Messrs. Jacoby and Yockey along with Mr. Topchy, Mr. Neal, Jeffrey H. Foster, a member of the Company’s board of directors, and Aras Holden, the Company’s former Vice President of Asset Management and Acquisitions, had indirect ownership interests in BBL Current Owner, LLC (“BBL Current”), which owned Midtown Row. Mr. Jacoby also served as the chief executive officer and a director of BBL Current. On December 21, 2021, the Company entered into a purchase and sale agreement (the “MTR Agreement”) with BBL Current to acquire Midtown Row for a purchase price of $122.0 million in cash. On July 1, 2022, the MTR Agreement automatically terminated in accordance with its terms. On September 1, 2022, the Company and BBL Current entered into a third amendment and reinstatement of the MTR Agreement (the “MTR Amendment”), pursuant to which the MTR Agreement was fully

reinstated, subject to the terms of the MTR Amendment. The MTR Amendment increased the purchase price for the Midtown Row Acquisition to $123.3 million, to be payable in paid in cash and not less than $5.0 million of Common OP units and Preferred OP Units. On November 23, 2022, the Company completed the acquisition of Midtown Row and paid $118.7 million in cash and the Operating Partnership issued 448,180 Common OP units and 1,842,917 Preferred OP units. As consideration in the acquisition of Midtown Row, as a result of their direct or indirect interests in BBL Current, (i) Mr. Jacoby received 97,086 Common OP units, (ii) Mr. Neal indirectly received 202,861 Common OP units, (iii) Mr. Foster received 33,810 Common OP units, (iv) Mr. Yockey received 97,086 Common OP units and (v) Mr. Topchy received 17,337 Common OP units. The Company served as the development manager for Midtown Row and serves as the property manager and the leasing broker for the retail portion of Midtown Row.

Ground Lease

The Company acquired the fee-simple interest in the land that the Cromwell Field Shopping Center, a property managed by the Company, is located on under a leasehold interest.
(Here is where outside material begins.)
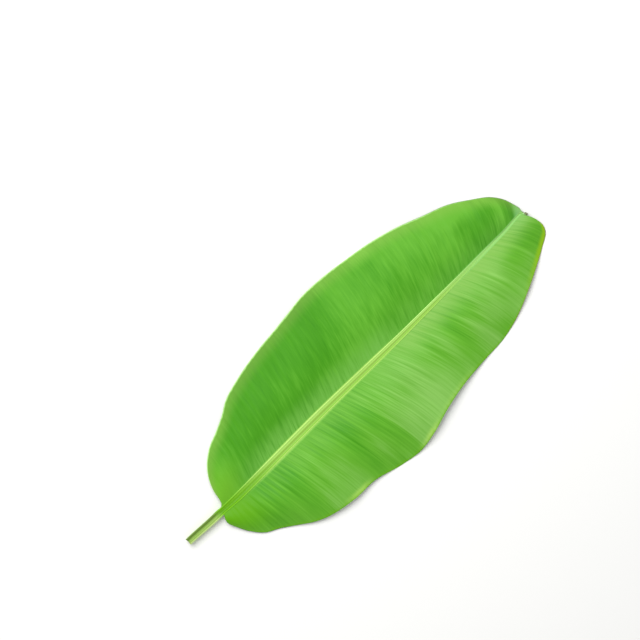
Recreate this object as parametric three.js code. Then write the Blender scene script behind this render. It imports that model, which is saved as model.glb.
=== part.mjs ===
// A banana leaf cut from the plant with a stub of its stalk, lying face up on a level surface.
// Stalk, midrib and blade grew as one piece, so the leaf is one solid: a closed loop of section
// points that runs over the upper face and back along the underside, lofted from the cut end of
// the stalk to the withered tip. Millimetres, +Z up, the tip towards +X.
//
// While the sections are worked out, x runs along the midrib from the place where the blade
// begins, y is across the leaf and z is the height over the surface that it lies on. The finished
// leaf is then moved, so that the origin is on that surface, under the middle of its box.
import * as THREE from "three";

// Lengths along the midrib
const STALK_LENGTH = 92;
const BLADE_LENGTH = 800;
const WITHERED_TIP = 7;

// Each row is a pair of guide veins: where they leave the midrib, and for the left and the right
// half where the vein reaches the margin (x, y) and how high the margin stands there (z).
const GUIDE_VEINS = [
  { root: -5, left: [2, 9, 10.5], right: [-10, -9.5, 10.5] },
  { root: -1, left: [6.5, 19, 9.5], right: [-14, -20, 8.5] },
  { root: 4, left: [8.5, 36, 8], right: [-7, -40, 6] },
  { root: 12, left: [16.5, 58.5, 6], right: [5, -62.5, 4] },
  { root: 24, left: [33, 82.5, 4], right: [24, -85, 2.5] },
  { root: 42, left: [60, 104, 3], right: [49, -99, 2] },
  { root: 64, left: [89.5, 116.5, 5], right: [76, -117, 3] },
  { root: 90, left: [119.5, 130.3, 8], right: [107, -137.5, 6] },
  { root: 118, left: [149.5, 147.8, 7], right: [140, -150.5, 9] },
  { root: 165, left: [203, 162.5, 3], right: [192, -159.5, 11] },
  { root: 212, left: [252, 171, 2], right: [243, -161.5, 6] },
  { root: 262, left: [303, 175.8, 6], right: [298, -176.5, 0] },
  { root: 305, left: [347, 180.7, 10], right: [345, -183, 4] },
  { root: 348, left: [388, 185.3, 11], right: [388, -175.5, 13] },
  { root: 395, left: [436, 183.8, 6], right: [436, -161.5, 15] },
  { root: 450, left: [490, 177.2, 0], right: [490, -151, 11] },
  { root: 510, left: [550.5, 167, 2], right: [550, -146, 3] },
  { root: 565, left: [605.5, 152.3, 7], right: [606, -143, 0] },
  { root: 618, left: [658.5, 132.3, 8], right: [655, -130.5, 3] },
  { root: 668, left: [708, 113.5, 3], right: [704, -109.5, 8] },
  { root: 712, left: [745, 90.3, 0], right: [746, -89, 5] },
  { root: 748, left: [775, 67.8, 1], right: [781, -70.5, 0] },
  { root: 772, left: [790.5, 46.3, 3], right: [802.5, -57, 0.5] },
  { root: 785, left: [797.3, 27, 4], right: [810, -42.5, 2] },
  { root: 792, left: [800.6, 12, 4.5], right: [808, -26, 4] },
  { root: 797, left: [799.5, 7, 4.5], right: [800, -13.5, 4.5] },
  { root: BLADE_LENGTH, left: [800.5, 1.5, 4.5], right: [798.5, -9, 4.5] },
];

// Midrib and stalk at stations along x: sideways bend, width, depth from the blade's underside to
// the keel, depth of the channel in the upper face, and the keel's height over the surface.
const RIB_STATIONS = [
  { x: -STALK_LENGTH, bend: 6, width: 10.4, depth: 10, channel: 4.2, lift: 0 },
  { x: -20, bend: 2.8, width: 11.5, depth: 10, channel: 4, lift: 0 },
  { x: 40, bend: 0.6, width: 16.4, depth: 10.5, channel: 3, lift: 0 },
  { x: 250, bend: 2, width: 16.7, depth: 9.5, channel: 2.8, lift: 0 },
  { x: 480, bend: -0.7, width: 12.4, depth: 7.5, channel: 2.2, lift: 0 },
  { x: 620, bend: -0.3, width: 8.7, depth: 5.5, channel: 1.4, lift: 0.6 },
  { x: 740, bend: 1.1, width: 4.6, depth: 3, channel: 0.6, lift: 1.4 },
  { x: 792, bend: 4.6, width: 2.8, depth: 1.6, channel: 0.25, lift: 1.9 },
  { x: BLADE_LENGTH, bend: 0, width: 2.4, depth: 1.4, channel: 0.2, lift: 2 },
  { x: BLADE_LENGTH + WITHERED_TIP, bend: -6, width: 0.8, depth: 0.7, channel: 0.05, lift: 2.2 },
];

// The blade's sheet and how it stands
const SHEET_THICKNESS = 0.8;
const SHEET_AT_MIDRIB = 1.4;
const SHEET_FADE = 10; // distance over which the sheet thins away from the midrib
const ARCH_HEIGHT = 0.09; // rise of each half over the midrib, as a share of the vein's length
const ARCH_CREST = 0.42; // where along the vein the arch is highest
const VEIN_SWEEP = 1.7; // over 1, a vein leaves the midrib leaning forward and then straightens

// Pleats run along the veins, a ridge at every second station. They rise beside the midrib and
// fade at the margin, and their height comes and goes along the leaf.
const PLEAT_HEIGHT = 0.8;
const PLEAT_UNEVENNESS = 0.45;
const PLEAT_TURNS = [1.3, 0.31]; // how fast the height comes and goes, in radians a station
const PLEAT_RUN_IN = 0.12; // share of the vein over which a pleat rises
const PLEAT_AT_MARGIN = 0.4;
const PLEAT_FADE = 3; // power of the fade towards the margin

// Slow swells cross each half, highest in the middle of the vein
const SWELL_HEIGHT = 1.6;
const SWELL_LENGTHS = [118, 71];
const SWELL_SHIFT = { left: 0.4, right: 2.6 }; // phase of each half's swells, in radians
const BROAD_VEIN = 90; // shorter veins have lower pleats and swells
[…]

The Company leased the land to the owner of the Cromwell Field Shopping Center pursuant to a ground lease and recognized less than $0.1 million of revenue under the ground lease for the years ended December 31, 2021. On May 26, 2021, the ground lease was terminated upon the acquisition of Cromwell Field Shopping Center.

Tax Protection Agreements

On December 27, 2019, pursuant to the Merger Agreements, the Company and the Operating Partnership entered into tax protection agreements (the “Initial Tax Protection Agreements”) with each of the prior investors in BSV Colonial Investor LLC, BSV Lamonticello Investors LLC and BSV Patrick Street Member LLC, including Messrs. Jacoby, Yockey and Topchy, in connection with their receipt of Common OP units in certain of the Initial Mergers. On April 4, 2023, pursuant to the applicable Merger Agreement, the Company and the Operating Partnership entered into a tax protection agreement (together with the Initial Tax Protection Agreements, the “Tax Protection Agreements”), with each of the prior investors in BSV Lamont Investors LLC, including Messrs. Jacoby, Yockey and Topchy, in connection with their receipt of Common OP units in the Merger whereby the Company acquired Lamar Station Plaza West. Pursuant to the Tax Protection Agreements, until the seventh anniversary of the completion of the applicable Merger, the Company and the Operating Partnership may be required to indemnify the other parties thereto for their tax liabilities related to built-in gain that exists with respect to the properties known as Midtown Colonial, Midtown Lamonticello, Vista Shops at Golden Mile and Lamar Station Plaza West (the “Protected Properties”). Furthermore, until the seventh anniversary of the completion of the applicable Merger, the Company and the Operating Partnership will be required to use commercially reasonable efforts to avoid any event, including a sale of the Protected Properties, that triggers built-in gain to the other parties to the Tax Protection Agreements, subject to certain exceptions, including like-kind exchanges under Section 1031 of the Code.

Guarantees

The Company’s subsidiaries’ obligations under the Eagles Sub-OP Operating Agreement, Basis Loan Agreement, the Sub-OP Operating Agreement, and the Brookhill mortgage loan are guaranteed by Messrs. Jacoby and Yockey. We have agreed to indemnify Mr. Yockey for any losses he incurs as a result of his guarantee of the Basis Term Loan, the Sub-OP Operating Agreement, and the Brookhill mortgage loan. Mr. Jacoby is also a guarantor under the Cromwell mortgage loan agreement.

Consulting Agreement

The Company had engaged Timbergate Ventures, LLC, an entity wholly owned by Mr. Yockey, as a consultant for a two-year term beginning December 27, 2019. Pursuant to this arrangement, the Company paid Timbergate Ventures, LLC a consulting fee of $0.2 million during 2021, which was recorded in general and administrative expenses. This agreement expired on December 26, 2021.

Legal Fees

Mr. Spiritos is the managing partner of Shulman Rogers LLP, which represents the Company in certain real estate matters, including with matters related to the Mergers. During the years ended December 31, 2022 and 2021, the Company paid approximately $0.4 million and $0.5 million, respectively, in legal fees to Shulman Rogers LLP.